## START COLLECTED MATERIAL
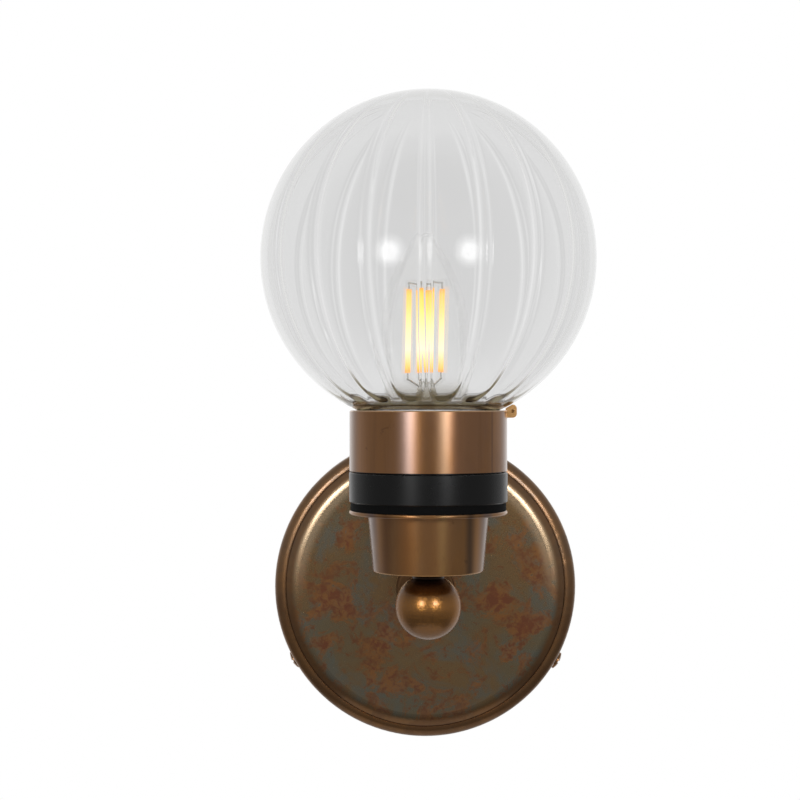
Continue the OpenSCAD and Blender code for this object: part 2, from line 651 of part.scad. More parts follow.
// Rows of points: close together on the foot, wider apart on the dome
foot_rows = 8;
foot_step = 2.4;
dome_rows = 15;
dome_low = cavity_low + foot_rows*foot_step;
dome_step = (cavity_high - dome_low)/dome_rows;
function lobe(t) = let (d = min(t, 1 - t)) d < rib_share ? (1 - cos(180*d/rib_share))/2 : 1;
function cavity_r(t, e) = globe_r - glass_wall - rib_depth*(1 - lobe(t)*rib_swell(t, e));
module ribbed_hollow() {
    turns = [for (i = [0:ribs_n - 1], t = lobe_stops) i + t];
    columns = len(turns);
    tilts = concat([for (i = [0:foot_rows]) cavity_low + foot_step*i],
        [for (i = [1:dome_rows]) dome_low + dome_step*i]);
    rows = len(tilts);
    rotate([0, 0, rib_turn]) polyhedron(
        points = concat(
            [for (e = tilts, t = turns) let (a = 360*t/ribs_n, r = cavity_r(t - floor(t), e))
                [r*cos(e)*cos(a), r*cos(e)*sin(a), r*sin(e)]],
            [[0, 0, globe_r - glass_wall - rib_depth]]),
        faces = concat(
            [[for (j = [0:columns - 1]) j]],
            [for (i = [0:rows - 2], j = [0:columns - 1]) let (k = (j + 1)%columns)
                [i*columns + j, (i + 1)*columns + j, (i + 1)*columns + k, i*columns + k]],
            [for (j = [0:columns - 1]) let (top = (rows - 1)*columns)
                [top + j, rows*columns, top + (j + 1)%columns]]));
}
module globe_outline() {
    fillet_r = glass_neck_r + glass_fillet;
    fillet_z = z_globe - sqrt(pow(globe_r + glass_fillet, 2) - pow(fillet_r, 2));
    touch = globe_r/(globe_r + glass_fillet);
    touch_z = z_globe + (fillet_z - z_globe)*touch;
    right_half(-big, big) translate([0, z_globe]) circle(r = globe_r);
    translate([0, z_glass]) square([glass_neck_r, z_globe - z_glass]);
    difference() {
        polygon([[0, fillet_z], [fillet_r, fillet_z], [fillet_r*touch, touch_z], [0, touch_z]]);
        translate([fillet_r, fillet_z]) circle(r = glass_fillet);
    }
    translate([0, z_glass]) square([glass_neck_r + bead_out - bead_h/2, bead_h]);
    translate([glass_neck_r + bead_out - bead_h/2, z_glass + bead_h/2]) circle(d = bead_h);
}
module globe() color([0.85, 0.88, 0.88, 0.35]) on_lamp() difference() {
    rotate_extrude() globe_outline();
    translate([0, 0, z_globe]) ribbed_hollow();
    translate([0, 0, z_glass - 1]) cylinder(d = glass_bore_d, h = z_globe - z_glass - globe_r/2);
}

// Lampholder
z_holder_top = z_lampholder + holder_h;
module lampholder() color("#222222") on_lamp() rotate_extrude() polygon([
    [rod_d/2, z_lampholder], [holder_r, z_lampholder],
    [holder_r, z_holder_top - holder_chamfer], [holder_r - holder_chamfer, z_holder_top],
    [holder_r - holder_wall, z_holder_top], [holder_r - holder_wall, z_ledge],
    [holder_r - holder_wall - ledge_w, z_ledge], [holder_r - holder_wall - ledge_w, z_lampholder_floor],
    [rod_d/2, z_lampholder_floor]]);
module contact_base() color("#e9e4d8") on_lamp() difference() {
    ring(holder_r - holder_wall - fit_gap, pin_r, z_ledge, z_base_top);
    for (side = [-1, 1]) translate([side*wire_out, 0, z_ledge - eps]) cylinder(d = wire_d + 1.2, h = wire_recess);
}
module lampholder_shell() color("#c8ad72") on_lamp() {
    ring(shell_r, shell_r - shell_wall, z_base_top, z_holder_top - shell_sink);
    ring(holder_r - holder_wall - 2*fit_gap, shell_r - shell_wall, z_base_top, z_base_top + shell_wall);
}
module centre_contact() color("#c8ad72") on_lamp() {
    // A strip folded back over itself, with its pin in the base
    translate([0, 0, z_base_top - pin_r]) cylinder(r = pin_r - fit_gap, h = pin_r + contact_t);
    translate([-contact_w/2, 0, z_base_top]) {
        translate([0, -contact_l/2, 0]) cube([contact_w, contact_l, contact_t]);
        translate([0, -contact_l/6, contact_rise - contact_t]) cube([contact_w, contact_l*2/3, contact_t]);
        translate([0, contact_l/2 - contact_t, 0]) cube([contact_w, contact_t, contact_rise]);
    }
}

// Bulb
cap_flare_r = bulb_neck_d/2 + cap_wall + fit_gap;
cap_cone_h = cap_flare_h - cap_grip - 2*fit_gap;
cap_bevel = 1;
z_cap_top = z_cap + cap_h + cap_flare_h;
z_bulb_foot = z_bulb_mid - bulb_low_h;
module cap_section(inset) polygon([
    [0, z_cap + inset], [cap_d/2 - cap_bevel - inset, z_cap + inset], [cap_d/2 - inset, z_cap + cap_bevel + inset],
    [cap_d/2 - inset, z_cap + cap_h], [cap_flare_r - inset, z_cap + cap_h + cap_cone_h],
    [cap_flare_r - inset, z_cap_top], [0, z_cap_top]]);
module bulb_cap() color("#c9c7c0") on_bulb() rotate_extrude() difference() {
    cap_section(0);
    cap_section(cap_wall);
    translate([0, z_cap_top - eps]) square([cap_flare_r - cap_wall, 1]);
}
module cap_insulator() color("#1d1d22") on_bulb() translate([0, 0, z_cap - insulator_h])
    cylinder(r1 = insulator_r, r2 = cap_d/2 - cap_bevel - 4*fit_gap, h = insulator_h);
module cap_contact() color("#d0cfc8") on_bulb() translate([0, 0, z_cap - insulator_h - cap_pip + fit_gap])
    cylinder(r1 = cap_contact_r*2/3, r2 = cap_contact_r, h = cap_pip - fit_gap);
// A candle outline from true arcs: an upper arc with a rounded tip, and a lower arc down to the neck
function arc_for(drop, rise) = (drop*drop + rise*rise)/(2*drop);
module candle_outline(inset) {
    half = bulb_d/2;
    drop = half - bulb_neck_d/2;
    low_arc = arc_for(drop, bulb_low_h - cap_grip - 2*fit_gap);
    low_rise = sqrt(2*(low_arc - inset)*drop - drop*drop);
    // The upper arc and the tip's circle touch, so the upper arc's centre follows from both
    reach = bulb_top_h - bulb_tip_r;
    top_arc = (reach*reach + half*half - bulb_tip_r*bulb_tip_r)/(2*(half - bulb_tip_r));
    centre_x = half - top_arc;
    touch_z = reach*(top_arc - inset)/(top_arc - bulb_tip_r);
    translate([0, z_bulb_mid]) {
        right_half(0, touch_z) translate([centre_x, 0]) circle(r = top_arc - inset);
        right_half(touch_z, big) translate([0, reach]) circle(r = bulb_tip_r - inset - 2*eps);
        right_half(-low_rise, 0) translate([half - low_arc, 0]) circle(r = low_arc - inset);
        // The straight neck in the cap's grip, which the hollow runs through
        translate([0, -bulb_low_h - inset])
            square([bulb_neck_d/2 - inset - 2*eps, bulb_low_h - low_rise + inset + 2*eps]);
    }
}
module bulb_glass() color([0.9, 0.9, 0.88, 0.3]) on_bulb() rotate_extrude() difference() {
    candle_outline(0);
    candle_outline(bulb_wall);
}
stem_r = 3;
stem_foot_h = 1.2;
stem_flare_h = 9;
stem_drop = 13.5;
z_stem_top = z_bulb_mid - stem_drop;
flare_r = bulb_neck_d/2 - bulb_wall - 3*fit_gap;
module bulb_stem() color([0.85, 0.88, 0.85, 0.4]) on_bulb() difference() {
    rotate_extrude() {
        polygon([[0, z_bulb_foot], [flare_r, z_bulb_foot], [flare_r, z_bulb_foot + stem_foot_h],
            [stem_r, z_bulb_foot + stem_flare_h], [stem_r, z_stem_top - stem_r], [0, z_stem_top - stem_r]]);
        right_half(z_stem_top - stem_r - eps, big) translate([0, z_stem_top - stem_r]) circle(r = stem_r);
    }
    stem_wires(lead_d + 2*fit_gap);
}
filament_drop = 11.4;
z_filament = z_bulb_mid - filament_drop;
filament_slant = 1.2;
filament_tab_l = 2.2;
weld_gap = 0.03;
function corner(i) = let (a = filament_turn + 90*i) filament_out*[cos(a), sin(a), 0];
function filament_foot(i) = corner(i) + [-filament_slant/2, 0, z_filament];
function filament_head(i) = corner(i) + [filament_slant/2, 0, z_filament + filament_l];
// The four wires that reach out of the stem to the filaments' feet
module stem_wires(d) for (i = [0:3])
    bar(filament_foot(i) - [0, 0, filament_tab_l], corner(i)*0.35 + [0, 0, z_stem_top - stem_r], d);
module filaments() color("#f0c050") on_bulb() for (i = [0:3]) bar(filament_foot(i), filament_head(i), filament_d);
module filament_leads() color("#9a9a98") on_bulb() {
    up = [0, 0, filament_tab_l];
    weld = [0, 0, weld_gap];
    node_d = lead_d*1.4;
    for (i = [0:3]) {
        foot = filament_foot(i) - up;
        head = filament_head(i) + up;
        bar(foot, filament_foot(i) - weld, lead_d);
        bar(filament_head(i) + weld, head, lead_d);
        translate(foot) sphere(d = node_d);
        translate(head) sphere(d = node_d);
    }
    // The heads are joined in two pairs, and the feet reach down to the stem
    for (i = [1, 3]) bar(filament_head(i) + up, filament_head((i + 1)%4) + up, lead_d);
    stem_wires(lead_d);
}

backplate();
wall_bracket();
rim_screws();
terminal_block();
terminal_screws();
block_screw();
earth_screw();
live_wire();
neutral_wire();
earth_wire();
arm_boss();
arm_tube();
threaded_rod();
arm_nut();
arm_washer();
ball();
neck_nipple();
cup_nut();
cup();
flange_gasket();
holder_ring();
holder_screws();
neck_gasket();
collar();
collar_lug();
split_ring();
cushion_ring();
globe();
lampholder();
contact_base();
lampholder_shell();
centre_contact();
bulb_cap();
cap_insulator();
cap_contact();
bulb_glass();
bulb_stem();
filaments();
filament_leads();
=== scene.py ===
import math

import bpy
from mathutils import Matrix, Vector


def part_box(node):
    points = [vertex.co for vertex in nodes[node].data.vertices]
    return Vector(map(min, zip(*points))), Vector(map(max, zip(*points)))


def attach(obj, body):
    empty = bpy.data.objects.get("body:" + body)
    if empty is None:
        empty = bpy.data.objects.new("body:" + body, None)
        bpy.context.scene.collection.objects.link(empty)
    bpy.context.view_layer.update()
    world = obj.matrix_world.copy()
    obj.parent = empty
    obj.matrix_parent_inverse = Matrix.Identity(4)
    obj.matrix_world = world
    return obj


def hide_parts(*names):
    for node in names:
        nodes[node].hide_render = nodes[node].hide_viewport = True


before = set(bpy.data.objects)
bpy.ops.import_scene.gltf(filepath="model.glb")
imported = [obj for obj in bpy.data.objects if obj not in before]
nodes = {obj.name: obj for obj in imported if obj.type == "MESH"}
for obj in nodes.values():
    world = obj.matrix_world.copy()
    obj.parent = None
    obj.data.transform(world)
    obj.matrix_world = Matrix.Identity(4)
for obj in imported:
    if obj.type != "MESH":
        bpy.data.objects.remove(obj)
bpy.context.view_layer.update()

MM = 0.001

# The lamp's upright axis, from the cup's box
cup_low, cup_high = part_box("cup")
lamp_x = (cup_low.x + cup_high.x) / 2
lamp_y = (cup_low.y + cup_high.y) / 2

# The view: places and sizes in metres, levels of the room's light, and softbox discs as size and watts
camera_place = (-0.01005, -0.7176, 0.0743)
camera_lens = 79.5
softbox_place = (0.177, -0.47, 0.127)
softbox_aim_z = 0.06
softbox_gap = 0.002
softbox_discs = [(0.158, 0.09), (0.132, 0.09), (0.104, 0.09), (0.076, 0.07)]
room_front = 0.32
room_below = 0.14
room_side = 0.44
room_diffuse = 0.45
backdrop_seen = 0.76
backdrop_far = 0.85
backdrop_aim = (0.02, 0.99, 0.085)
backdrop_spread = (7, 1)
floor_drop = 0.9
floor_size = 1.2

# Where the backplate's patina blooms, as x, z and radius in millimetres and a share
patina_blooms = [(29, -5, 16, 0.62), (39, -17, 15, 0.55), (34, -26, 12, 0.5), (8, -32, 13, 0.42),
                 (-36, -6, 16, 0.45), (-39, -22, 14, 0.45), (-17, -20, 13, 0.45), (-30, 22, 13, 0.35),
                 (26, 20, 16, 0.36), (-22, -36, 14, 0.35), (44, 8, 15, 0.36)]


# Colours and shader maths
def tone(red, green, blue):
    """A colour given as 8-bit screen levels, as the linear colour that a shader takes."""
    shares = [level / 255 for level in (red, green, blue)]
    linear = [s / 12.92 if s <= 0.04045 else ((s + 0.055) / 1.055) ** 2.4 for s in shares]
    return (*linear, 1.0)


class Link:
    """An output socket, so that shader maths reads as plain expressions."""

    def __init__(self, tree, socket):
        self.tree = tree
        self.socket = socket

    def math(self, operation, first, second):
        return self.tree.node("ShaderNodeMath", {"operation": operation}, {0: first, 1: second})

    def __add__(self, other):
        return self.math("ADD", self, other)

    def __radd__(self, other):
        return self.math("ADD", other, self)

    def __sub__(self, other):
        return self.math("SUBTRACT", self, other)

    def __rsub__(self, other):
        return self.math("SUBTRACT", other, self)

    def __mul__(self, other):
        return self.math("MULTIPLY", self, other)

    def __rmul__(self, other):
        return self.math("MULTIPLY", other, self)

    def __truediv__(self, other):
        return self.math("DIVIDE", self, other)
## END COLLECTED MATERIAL
• [WORK TO DO]:
Write out, from the lines above, only those from the line with "zip(*points))), Vector(map(max, zip(*points)))" to the line with "imported = [obj", exactly as given, including the first and the last.

• [EXERCISE RESPONSE]:
    return Vector(map(min, zip(*points))), Vector(map(max, zip(*points)))


def attach(obj, body):
    empty = bpy.data.objects.get("body:" + body)
    if empty is None:
        empty = bpy.data.objects.new("body:" + body, None)
        bpy.context.scene.collection.objects.link(empty)
    bpy.context.view_layer.update()
    world = obj.matrix_world.copy()
    obj.parent = empty
    obj.matrix_parent_inverse = Matrix.Identity(4)
    obj.matrix_world = world
    return obj


def hide_parts(*names):
    for node in names:
        nodes[node].hide_render = nodes[node].hide_viewport = True


before = set(bpy.data.objects)
bpy.ops.import_scene.gltf(filepath="model.glb")
imported = [obj for obj in bpy.data.objects if obj not in before]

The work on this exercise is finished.